Fourteen of the 35 or so guards in the Ogunquit Ocean Rescue Service resigned last week after their captain, John Paul "J.P." Argenti, was removed from that position, according to published reports.

Interim Town Manager Matthew Buttrick made the change in order for Ogunquit Fire Chief Russell Osgood to take over administrative responsibility for the lifeguard service, according to the Portsmouth Herald. Osgood reports to Buttrick.

Argenti, who has worked seasonally on Ogunquit Beach for 20 years and led the service for the past eight, had reported to the town manager. The shake-up was intended to reduce the number of personnel supervised directly through that position, Buttrick told the Herald.

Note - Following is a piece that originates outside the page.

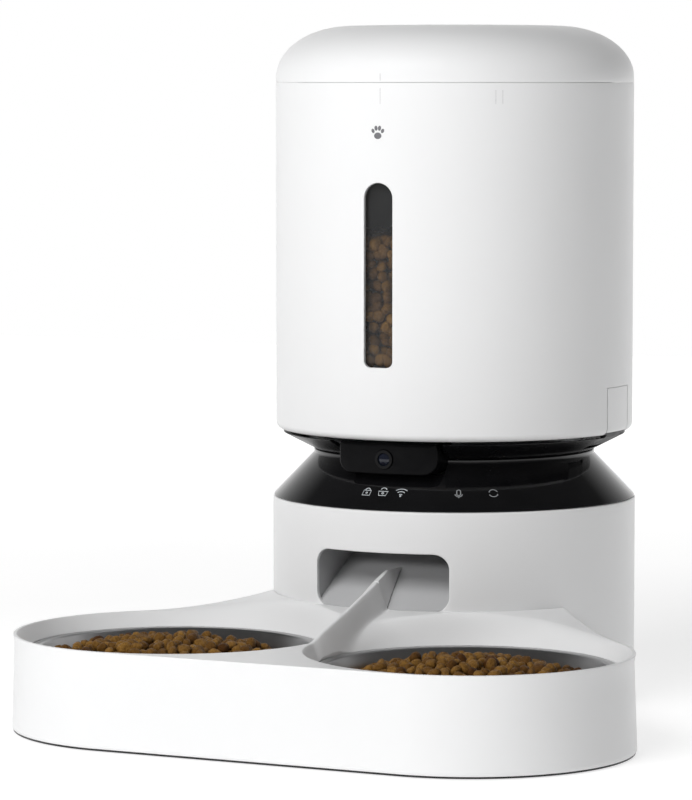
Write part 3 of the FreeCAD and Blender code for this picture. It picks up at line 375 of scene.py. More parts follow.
def ring_wall(name, outer_r, inner_r, levels, head, foot, columns, body, material,
              openings=(), notches=(), edge_r=0.5):
    """A round wall: levels up the outside, head over the top, levels down the inside, foot back.

    openings are (block, (left, right, low, high), Opening); notches are (block, left, right, top)
    and are cut up from the foot."""
    rows = [(outer_r, z) for z in levels] + head + [(inner_r, z) for z in reversed(levels)] + foot
    height = len(levels)
    inner_start = height + len(head)

    def inner_row(i):
        return inner_start + (height - 1 - i)

    points = []
    width = columns.count
    for radius, z in rows:
        points += [polar(radius, a, z) for a in columns.angles(radius)]
    skipped = set()
    faces = []

    def level_index(z):
        return min(range(height), key=lambda i: abs(levels[i] - z))

    for block, left, right, top in notches:
        j0, j1 = columns.index(block, left), columns.index(block, right)
        k = level_index(top)
        chain = list(range(inner_row(k), len(rows))) + list(range(0, k + 1))
        for i in chain[:-1]:
            for j in range(j0, j1):
                skipped.add((i, j))
        for j, flip in ((j0, False), (j1, True)):
            low_chain = [r * width + j for r in [*range(inner_row(0), len(rows)), 0]]
            faces.append(low_chain if flip else low_chain[::-1])
            for i in range(k):
                quad = [r * width + j for r in (inner_row(i), i, i + 1, inner_row(i + 1))]
                faces.append(quad if flip else quad[::-1])
        for j in range(j0, j1):
            inside, outside = inner_row(k) * width + j, k * width + j
            faces.append([outside, inside, inside + 1, outside + 1])

    for block, (left, right, low, high), opening in openings:
        j0, j1 = columns.index(block, left), columns.index(block, right)
        i0, i1 = level_index(low), level_index(high)
        facing = columns.blocks[block][0]
        for i in range(i0, i1):
            for j in range(j0, j1):
                skipped.add((i, j))
                skipped.add((inner_row(i + 1), j))
        cells = ([(i0, j) for j in range(j0, j1)] + [(i, j1) for i in range(i0, i1)]
                 + [(i1, j) for j in range(j1, j0, -1)] + [(i, j0) for i in range(i1, i0, -1)])
        lines = columns.blocks[block][1]
        start = columns.starts[block]
        border = [(lines[j - start], levels[i]) for i, j in cells]
        limits = (lines[j0 - start], lines[j1 - start], levels[i0], levels[i1])

        def on_wall(u, z, radius):
            return polar(radius, facing + math.asin(u / radius), z)

        loops = [[i * width + j for i, j in cells]]

        def add_loop(flat, radius):
            loops.append(list(range(len(points), len(points) + len(flat))))
            points.extend(on_wall(u, z, radius) for u, z in flat)

        grown = [opening.edge_point(u, z, limits, edge_r) for u, z in border]
        for t in (0.35, 0.7):
            add_loop([between(near, far, t) for near, far in zip(border, grown)], outer_r)
        for step in range(5):
            phi = math.pi / 2 * step / 4
            flat = [opening.edge_point(u, z, limits, edge_r * (1 - math.sin(phi))) for u, z in border]
            add_loop(flat, outer_r - edge_r * (1 - math.cos(phi)))
        straight = [opening.edge_point(u, z, limits, 0.0) for u, z in border]
        add_loop(straight, inner_r)
        add_loop([((gu + u) / 2, (gz + z) / 2) for (u, z), (gu, gz) in zip(border, straight)], inner_r)
        loops.append([inner_row(i) * width + j for i, j in cells])
        join_loops(faces, loops)

    for i in range(len(rows)):
        k = (i + 1) % len(rows)
        for j in range(width):
            if (i, j) in skipped:
                continue
            m = (j + 1) % width
            faces.append([i * width + j, i * width + m, k * width + m, k * width + j])
    obj = new_piece(name, points, faces, body, material)
    remove_loose(obj)
    return smooth_by_angle(obj, 40.0)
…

"What I was trying to do was consolidate some departments and reduce the amount of direct reports to the town manager's office," he said during a public meeting last week. Argenti was not demoted, according to Buttrick.

Nevertheless, Argenti resigned last Tuesday. The 14 other full-time, part-time and per-diem guards then quit to demonstrate their objections to the leadership change, according to an unofficial Facebook post from the guard service employees.

Buttrick told the Herald the number was eight.

In the post, the guards said, “The interim town manager chose to remove JP from his position and give it to the Fire Chief without formal cause, notice, or a fair hearing. This had the effect of squashing the conversation without alternative solutions being offered, diminishing a dedicated employee, and adding a layer of bureaucracy between the public and the lifeguards who protect them.”

At the meeting last week, an assistant captain, Ethan Bedard, said he was immediately resigning because of the situation. 

"I find that, morally, the direction that the Ocean Rescue service is being pushed at this time is wrong," he said, according to the Herald.

The Ogunquit Ocean Rescue Service handles 300 to 500 water incidents each year, as well as an average of 20 medical rescues and over 300 first aid responses, according to the Facebook post.

The post, which went up Thursday, had received over 100 comments and been shared over 120 times by Tuesday morning.

Ogunquit Beach has often been named one of the country's top seashores, and this year was No. 7 nationally in a ranking by U.S. News & World Report.